With bottles of mosquito repellent in hand, 120 grassroots volunteers went door to door in Jurong East yesterday.
Jurong East is home to three active dengue clusters, the largest in Jurong East Street 13 with 34 cases. One cluster in Street 21 has four cases while a third in Street 24 has three. But many residents do not know that they live in such clusters.
"The awareness is surprisingly low," said Ms Grace Fu, MP for Yuhua SMC, who led the the volunteers as they covered close to 100 blocks of flats yesterday.
Ms Fu, who is also Minister for Culture, Community and Youth, said they were spurred into action after eight new cases were reported recently. She appealed to grassroots volunteers at the exercise to tell their friends and neighbours about dengue risks, and help monitor the situation on the ground.

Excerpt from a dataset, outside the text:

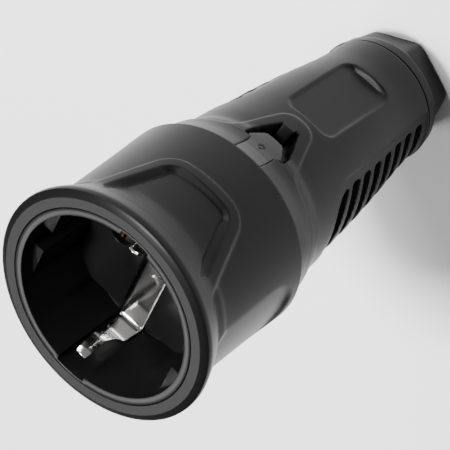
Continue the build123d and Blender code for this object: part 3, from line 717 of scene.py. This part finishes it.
        # panel with a flat sloping floor
        middle = (self.panel_front + self.panel_rear) / 2
        half_length = (self.panel_rear - self.panel_front) / 2
        panel = corner(
            self.panel_half_width - np.abs(side), half_length - np.abs(station - middle), self.panel_corner
        )
        share = (station - self.panel_front) / (self.panel_rear - self.panel_front)
        reach = self.panel_front_reach + (self.panel_rear_reach - self.panel_front_reach) * share
        floor = np.minimum(reach / np.maximum(top, 0.3), shaped)
        mask = np.where(above, soft_ramp(panel, 0.5, 0.14), 0.0)
        shaped = shaped + (floor - shaped) * mask
        # window with a ramp at its rear, and the slot for the neck of the tongue
        half = np.interp(station, *zip(*self.window))
        ends = np.minimum(station - self.window[0][0], self.window[-1][0] - station)
        window = corner(half - np.abs(side), ends, 0.5)
        neck = np.minimum(self.neck_half_width - np.abs(side), self.window[0][0] + 0.5 - station)
        opening = np.where(above, np.maximum(window, neck), -9.0)
        ramp = self.ramp_reach + (station - self.ramp_front)
        pit = np.where(station > self.window_step_front, self.window_step, self.window_floor)
        on_ramp = soft_ramp(station - self.ramp_front, 0.3, 0.1) * soft_ramp(
            self.ramp_half_width - np.abs(side - self.ramp_side), 0.25, 0.08
        )
        pit = pit + (np.maximum(ramp, pit) - pit) * on_ramp
        pit = np.where(station < self.bore_end, self.bore_radius + self.bore_skin, pit)
        shaped = shaped + (np.minimum(pit, shaped) - shaped) * soft_ramp(opening, 0.22, 0.08)
        # round edges at the seam and at the rear end
        start = np.clip((self.front + self.front_round - station) / self.front_round, 0, 1)
        end = np.clip((station - (self.rear - self.rear_round)) / self.rear_round, 0, 1)
        shaped = shaped - self.front_round * (1 - np.sqrt(1 - start**2))
        return shaped - self.rear_round * (1 - np.sqrt(1 - end**2))

    def build(self, rest: Rest) -> None:
        """Builds the shell in place of its node."""
        lines = stations(
            (34.0, 34.4, 0.1), (34.4, 40.2, 0.55), (40.2, 41.2, 0.17), (41.2, 47.2, 0.42),
            (47.2, 51.2, 0.2), (51.2, 56.8, 0.4), (56.8, 79.3, 0.42), (79.3, 80.4, 0.22), (80.4, 89.4, 0.42),
            (89.4, 90.2, 0.12),
        )
        inside = [
            (self.spigot_radius, self.rear),
            (self.spigot_radius, self.thread_end),
            (self.gland_radius, self.thread_end),
            *self.wire_space,
            (self.bore_radius, 45.1),
            (self.bore_radius, self.front),
        ]
        piece = TurnedPiece("handle_shell", lines, inside, self.radius, self.steps, self.crowd).build(rest)
        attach(piece, "housing")
        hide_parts("rear_shell")
        Finish.SHELL.dress(piece)
        LOG.info("handle shell: %d faces", len(piece.data.polygons))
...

National Environment Agency statistics show that most cases of mosquito breeding happen in homes. From March 14, all home owners will be fined $200 if mosquitoes are found breeding in their homes. Previously, only home owners in dengue clusters were fined.
But this will not be the key message from volunteers to residents.
Ms Fu said: "We want the residents to do the right thing to protect themselves. We don't like fines to be the reason."
The number of new dengue cases reported in the week ending Feb 27 was 512, down from 590 the week before. Since Jan 3, 4,812 people have been infected. Two have died.
Last month, the NEA warned that the total number of cases this year could surpass 30,000, exceeding the record 22,170 cases in 2013.
Housewife Sahimah Basari, 64, who lives in Jurong East Street 21, said she makes sure she overturns all her pails to prevent the accumulation of stagnant water.
Her neighbour, student Rachel Tan, 17, said her family has stocked up on mosquito repellent.
"I'm especially worried because I am very prone to mosquito bites. Nowadays, I will spray mosquito repellent on myself before I leave my house," she said.